- Location: Cabaret, Haiti
- Date: November 28–29, 2022
- Deaths: 20+
- Perpetrators: Base 5 Secondes gang and Canaan gang

= 2022 Cabaret attack =

Gang attacks in Haiti

Between November 29 and 30, 2022, 20 people were killed by armed gangs in the town of Cabaret, a suburb of the Haitian capital of Port-au-Prince.
== Context ==

Suffering from gang violence since the mid-2010's, the crisis in Haiti was exacerbated in 2021 following the assassination of President Jovenel Moïse. Most of the gang violence took place in Port-au-Prince, the capital, and occasionally spread to other localities, including Cabaret. In Cabaret, prior to the attack, the mayor claimed that the police with the aid of residents kicked the gangsters out of the town. Civilians were also appointed as guards to aid the police.
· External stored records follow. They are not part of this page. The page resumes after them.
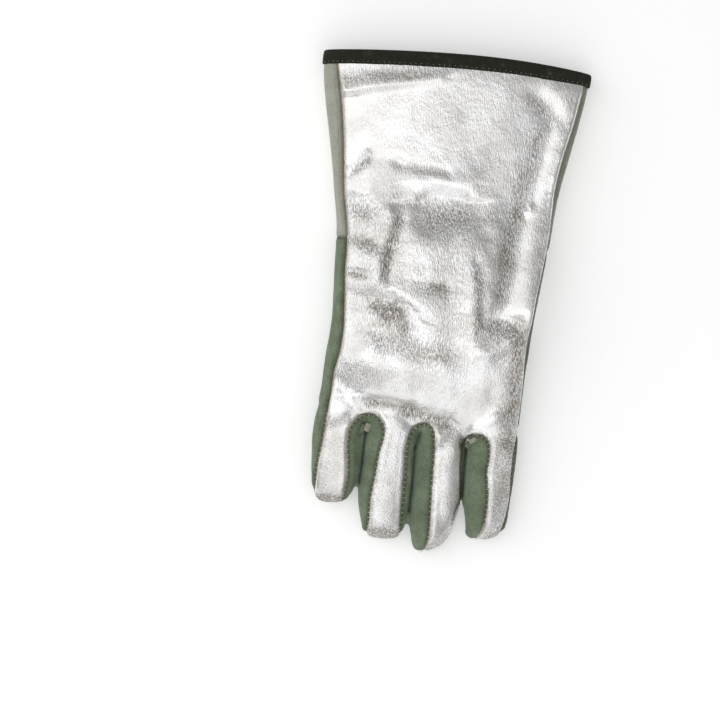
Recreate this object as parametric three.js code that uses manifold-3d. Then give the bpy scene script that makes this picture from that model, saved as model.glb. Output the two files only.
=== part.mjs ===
// Right-hand gauntlet glove with an aluminized back, lying on its palm.
// Millimetres. +X is the thumb side, +Y runs to the cuff, and +Z points up from the surface it lies on.
import * as THREE from "three";
import { mergeVertices } from "three/addons/utils/BufferGeometryUtils.js";
import Module from "manifold-3d";

const wasm = await Module();
wasm.setup();

// Driving dimensions
const WALL = 2.2;
const GAP = 0.3;
const WELT_PROUD = 0.8;
const WELT_WIDTH = 2.6;
const WELT_DEPTH = 1.2;
const BINDING_WIDTH = 10;
const BINDING_TAPE = 1.1;
const MOUTH_Y = 174.6;
const MOUTH_BOW_THUMB_SIDE = 6.6;
const MOUTH_BOW_LITTLE_SIDE = 3;
const CUFF_SEAM_Y = 39;
const FAR = 260;
const LOW = -10;
const HIGH = 90;

// Hand and cuff: edges of the flat outline, height of both edges, highest and lowest point between them
const BODY = [
  { y: MOUTH_Y, left: -93.2, right: 94, leftZ: 16, rightZ: 16, top: 31, bottom: 1.7 },
  { y: 160, left: -94.4, right: 92.6, leftZ: 16, rightZ: 16, top: 32, bottom: 1.6 },
  { y: 136, left: -92, right: 89.5, leftZ: 15, rightZ: 15, top: 32.5, bottom: -0.6 },
  { y: 108, left: -87, right: 84, leftZ: 15, rightZ: 16, top: 33, bottom: -0.6 },
  { y: 80, left: -82.4, right: 78.4, leftZ: 15, rightZ: 17, top: 34, bottom: -0.6 },
  { y: 50, left: -78, right: 75, leftZ: 15, rightZ: 19, top: 36.5, bottom: -0.6 },
  { y: 20, left: -76.5, right: 71, leftZ: 15, rightZ: 25, top: 41, bottom: -0.6 },
  { y: -10, left: -76.5, right: 67.3, leftZ: 15, rightZ: 30, top: 43.5, bottom: -0.6 },
  { y: -40, left: -78.3, right: 64.2, leftZ: 15, rightZ: 30, top: 42.5, bottom: 0.5 },
  { y: -65, left: -79.5, right: 63.3, leftZ: 16, rightZ: 25, top: 38, bottom: 3 },
  { y: -80, left: -80.5, right: 62, leftZ: 17, rightZ: 22, top: 34, bottom: 5.5 },
  { y: -87, left: -78, right: 58, leftZ: 19, rightZ: 21, top: 29, bottom: 10 },
  { y: -90, left: -76, right: 54, leftZ: 20, rightZ: 20, top: 23, bottom: 16 },
];

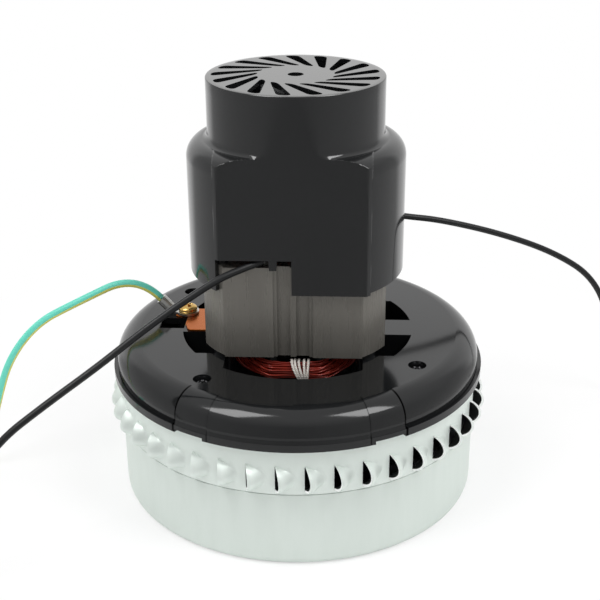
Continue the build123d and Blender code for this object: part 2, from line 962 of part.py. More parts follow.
def bell(radius, rounding):
    """A round form with a rounded top edge."""
    base = cover_bottom - overrun
    points = [(0, base), (radius, base), (radius, shoulder_height), (0, shoulder_height)]
    return turned(points, [0, 0, rounding, 0])


def hollow_bell(radius, rounding):
    """The hollow in such a form, with a bevelled top edge."""
    base = cover_bottom - overrun
    top = shoulder_height - cover_wall
    bevel = rounding * hollow_bevel_share
    return turned([(0, base), (radius, base), (radius, top - bevel), (radius - bevel, top), (0, top)])


def upright_slab(half_width, half_depth):
    """A rectangular block through the cover's full height."""
    base = cover_bottom - overrun
    return extrude(Pos(0, 0, base) * Rectangle(2 * half_width, 2 * half_depth), shoulder_height - base)


def cover_form():
    """The cover's lower form: a round skirt cut flat at front and back, with a wider block there."""
    skirt = bell(cover_radius, cover_round) & upright_slab(cover_radius, block_depth)
    slab = upright_slab(block_half_width, block_depth)
    slab = chamfer(slab.edges().filter_by(Axis.Z), block_bevel)
    return skirt + (slab & bell(hypot(block_half_width, block_depth), block_round))


def cover_hollow():
    """The hollow under the cover's shoulder."""
    radius = cover_radius - cover_wall
    half_width = block_half_width - block_side_wall
    half_depth = block_depth - block_wall
    skirt = hollow_bell(radius, cover_round) & upright_slab(radius, half_depth)
    slab = upright_slab(half_width, half_depth)
    return skirt + (slab & hollow_bell(hypot(half_width, half_depth), block_round))


def grille_slot():
    """One tapered slot of the grille, from its narrow inner end to its wide outer end."""
    outer_half = degrees(grille_wide / 2 / grille_outer)
    inner_half = degrees(grille_narrow / 2 / grille_inner)
    corners = [
        polar(grille_outer, -outer_half)[:2],
        polar(grille_outer, outer_half)[:2],
        polar(grille_inner, inner_half - grille_sweep)[:2],
        polar(grille_inner, -inner_half - grille_sweep)[:2],
    ]
    outline = make_face(FilletPolyline(*corners, radius=[grille_corner, grille_corner, 0, 0], close=True))
    return extrude(Pos(0, 0, cover_height - grille_wall - overrun) * outline, grille_wall + 2 * overrun)


def motor_cover():
    """The black cover, with its cap, grille, flat front and back, and the lead notches."""
    body = cover_form() + post(cap_radius, shoulder_height - cover_wall, cover_height)
    body -= post(cover_radius + block_depth, 0, cover_bottom)
    cap_hollow = post(cap_radius - cap_wall, shoulder_height - 2 * cover_wall, cover_height - grille_wall)
    body -= cover_hollow() + cap_hollow
    notch = block(
        (-block_half_width - overrun, notch_right),
        (-block_depth - overrun, -block_depth + block_wall + seat_gap),
        (cover_bottom - overrun, notch_height),
    )
    clip = block(
        (clip_x, clip_x + clip_width),
        (-block_depth, -block_depth + block_wall),
        (notch_height - clip_height, notch_height),
    )
    body = body.cut(*both_ends(notch), post(grille_hole_radius, shoulder_height, cover_height + overrun))
    body = body.cut(*around(grille_slot(), grille_slots, grille_phase))
    return body.fuse(*both_ends(clip))


def cooling_fan():
    """The open fan that cools the motor, with radial blades on a disc."""
    top = cooler_base + cooler_height
    disc = post(cooler_radius, cooler_base, cooler_base + cooler_wall)
    hub = post(cooler_hub_radius, cooler_base, cooler_base + cooler_wall)
    blade = block(
        (cooler_hub_radius, cooler_radius),
        (-cooler_wall / 2, cooler_wall / 2),
        (cooler_base + cooler_wall / 2, top),
    )
    body = disc.fuse(hub, *around(blade, cooler_blades))
    return body - post(shaft_radius + shaft_fit, cooler_base - overrun, top)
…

Two gangs in particular were responsible, the Base 5 Secondes gang and Canaan gang, both of which were subject to the anti-gang removals by the Cabaret police. The primary reason the town of Cabaret and its surrounding villages are strategic for gang interests is the presence of the Lafiteau Port, the surrounding industrial area, and the highway connection to Port-au-Prince. Due to the violence prior to the ejections, the port had been unable to operate and civilians were often the target of extrajudicial killings by gangs.

== Attack ==
The two gangs returned to Cabaret on the night between November 29 and 30, and attacked civilians. The acting mayor of the town, Joseph Jeanson Guillaume, stated that the gangs acted with "unparalled cruelty." The morning after the attack, the bodies of twelve civilians were discovered, and dozens of homes were set on fire. The number of dead increased to over 20, as more carnage was discovered.

== Aftermath ==
In response to the attack, Guillaume called on Haiti's National Police to intervene against the gangs.